**What you are asked to do**
Print the lines of the data, starting with the first, up to and including the line where "return one(solid)" appears.

3D code data
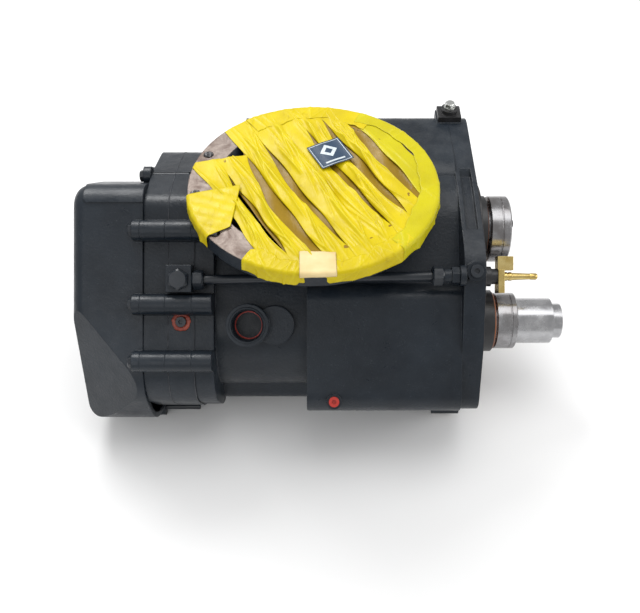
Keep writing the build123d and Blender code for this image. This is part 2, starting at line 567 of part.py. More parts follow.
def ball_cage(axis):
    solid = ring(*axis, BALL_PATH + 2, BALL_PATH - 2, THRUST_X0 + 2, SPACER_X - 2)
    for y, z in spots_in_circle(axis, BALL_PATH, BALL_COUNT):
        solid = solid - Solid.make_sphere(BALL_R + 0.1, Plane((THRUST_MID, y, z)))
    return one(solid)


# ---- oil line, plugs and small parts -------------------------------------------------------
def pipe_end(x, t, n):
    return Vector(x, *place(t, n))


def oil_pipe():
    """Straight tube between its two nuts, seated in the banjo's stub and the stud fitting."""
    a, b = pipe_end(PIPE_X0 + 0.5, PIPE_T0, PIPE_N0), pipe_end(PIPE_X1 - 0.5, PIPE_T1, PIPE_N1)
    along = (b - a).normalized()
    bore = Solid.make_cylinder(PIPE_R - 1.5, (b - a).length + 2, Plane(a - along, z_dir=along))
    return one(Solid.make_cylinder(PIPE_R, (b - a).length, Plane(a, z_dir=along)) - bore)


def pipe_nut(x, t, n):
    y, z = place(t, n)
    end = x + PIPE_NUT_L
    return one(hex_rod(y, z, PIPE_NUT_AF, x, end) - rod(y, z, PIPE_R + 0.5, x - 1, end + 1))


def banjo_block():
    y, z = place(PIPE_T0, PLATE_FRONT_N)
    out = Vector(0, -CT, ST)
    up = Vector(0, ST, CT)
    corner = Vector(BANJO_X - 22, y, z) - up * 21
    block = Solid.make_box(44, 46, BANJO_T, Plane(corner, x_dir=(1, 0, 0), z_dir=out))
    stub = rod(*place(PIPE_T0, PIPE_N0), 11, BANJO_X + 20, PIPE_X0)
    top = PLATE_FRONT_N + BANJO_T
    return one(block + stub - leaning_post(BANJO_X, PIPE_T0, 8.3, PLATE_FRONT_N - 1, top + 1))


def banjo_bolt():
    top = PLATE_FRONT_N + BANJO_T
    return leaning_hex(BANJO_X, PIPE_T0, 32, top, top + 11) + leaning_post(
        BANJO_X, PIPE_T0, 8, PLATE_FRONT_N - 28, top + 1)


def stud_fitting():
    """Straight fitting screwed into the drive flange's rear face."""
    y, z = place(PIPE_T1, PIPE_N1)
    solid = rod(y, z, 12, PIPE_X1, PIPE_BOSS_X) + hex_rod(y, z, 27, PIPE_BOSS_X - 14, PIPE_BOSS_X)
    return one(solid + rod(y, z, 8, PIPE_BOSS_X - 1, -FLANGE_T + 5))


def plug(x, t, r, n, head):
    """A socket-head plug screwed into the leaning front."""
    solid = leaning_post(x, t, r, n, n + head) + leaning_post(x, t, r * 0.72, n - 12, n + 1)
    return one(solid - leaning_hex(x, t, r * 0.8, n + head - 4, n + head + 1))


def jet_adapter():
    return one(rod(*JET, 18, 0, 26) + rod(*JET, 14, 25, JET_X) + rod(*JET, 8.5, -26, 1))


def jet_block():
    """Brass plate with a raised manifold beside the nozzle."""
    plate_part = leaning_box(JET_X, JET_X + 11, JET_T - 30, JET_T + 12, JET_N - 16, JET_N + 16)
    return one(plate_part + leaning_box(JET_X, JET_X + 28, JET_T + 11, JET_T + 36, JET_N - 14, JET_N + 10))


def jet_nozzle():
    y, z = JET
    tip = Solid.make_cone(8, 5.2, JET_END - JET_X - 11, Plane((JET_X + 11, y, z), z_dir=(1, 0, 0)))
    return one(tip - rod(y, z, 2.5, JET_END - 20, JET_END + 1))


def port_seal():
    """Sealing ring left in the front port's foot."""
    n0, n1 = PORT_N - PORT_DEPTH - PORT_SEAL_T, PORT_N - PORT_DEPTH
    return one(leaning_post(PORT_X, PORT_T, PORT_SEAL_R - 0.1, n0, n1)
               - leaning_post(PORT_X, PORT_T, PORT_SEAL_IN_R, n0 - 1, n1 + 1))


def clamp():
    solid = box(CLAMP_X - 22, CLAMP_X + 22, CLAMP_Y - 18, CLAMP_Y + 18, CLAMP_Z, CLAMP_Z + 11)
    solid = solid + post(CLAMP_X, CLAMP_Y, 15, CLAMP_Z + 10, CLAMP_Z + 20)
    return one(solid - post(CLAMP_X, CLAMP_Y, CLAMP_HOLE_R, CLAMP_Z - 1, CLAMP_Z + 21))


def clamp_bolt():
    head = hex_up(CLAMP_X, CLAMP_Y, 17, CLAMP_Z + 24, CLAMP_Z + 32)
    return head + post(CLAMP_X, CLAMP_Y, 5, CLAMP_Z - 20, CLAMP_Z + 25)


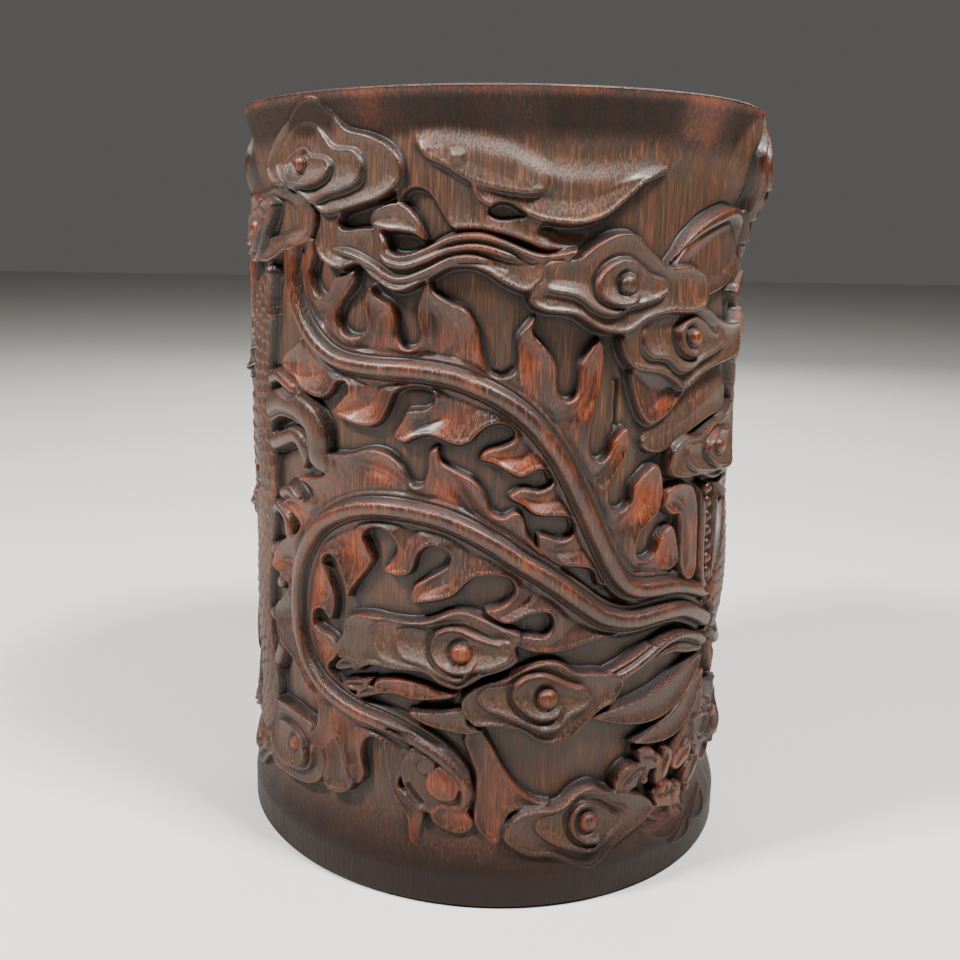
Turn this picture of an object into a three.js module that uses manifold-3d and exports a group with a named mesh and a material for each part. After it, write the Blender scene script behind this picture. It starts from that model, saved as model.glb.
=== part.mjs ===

**Full response**
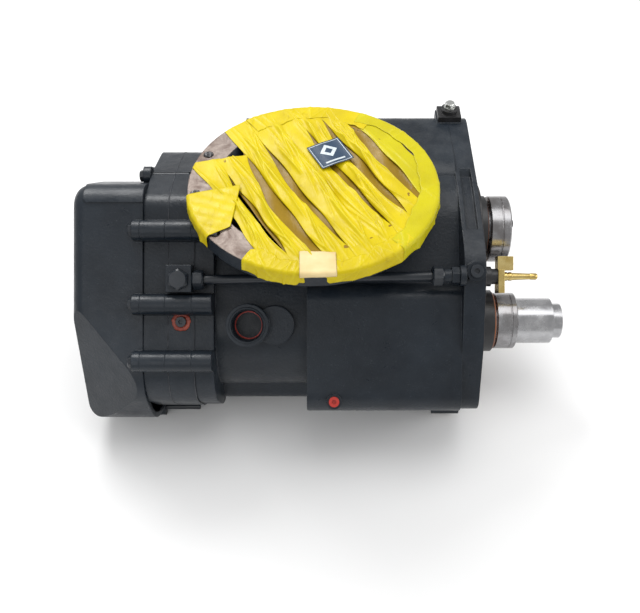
Keep writing the build123d and Blender code for this image. This is part 2, starting at line 567 of part.py. More parts follow.
def ball_cage(axis):
    solid = ring(*axis, BALL_PATH + 2, BALL_PATH - 2, THRUST_X0 + 2, SPACER_X - 2)
    for y, z in spots_in_circle(axis, BALL_PATH, BALL_COUNT):
        solid = solid - Solid.make_sphere(BALL_R + 0.1, Plane((THRUST_MID, y, z)))
    return one(solid)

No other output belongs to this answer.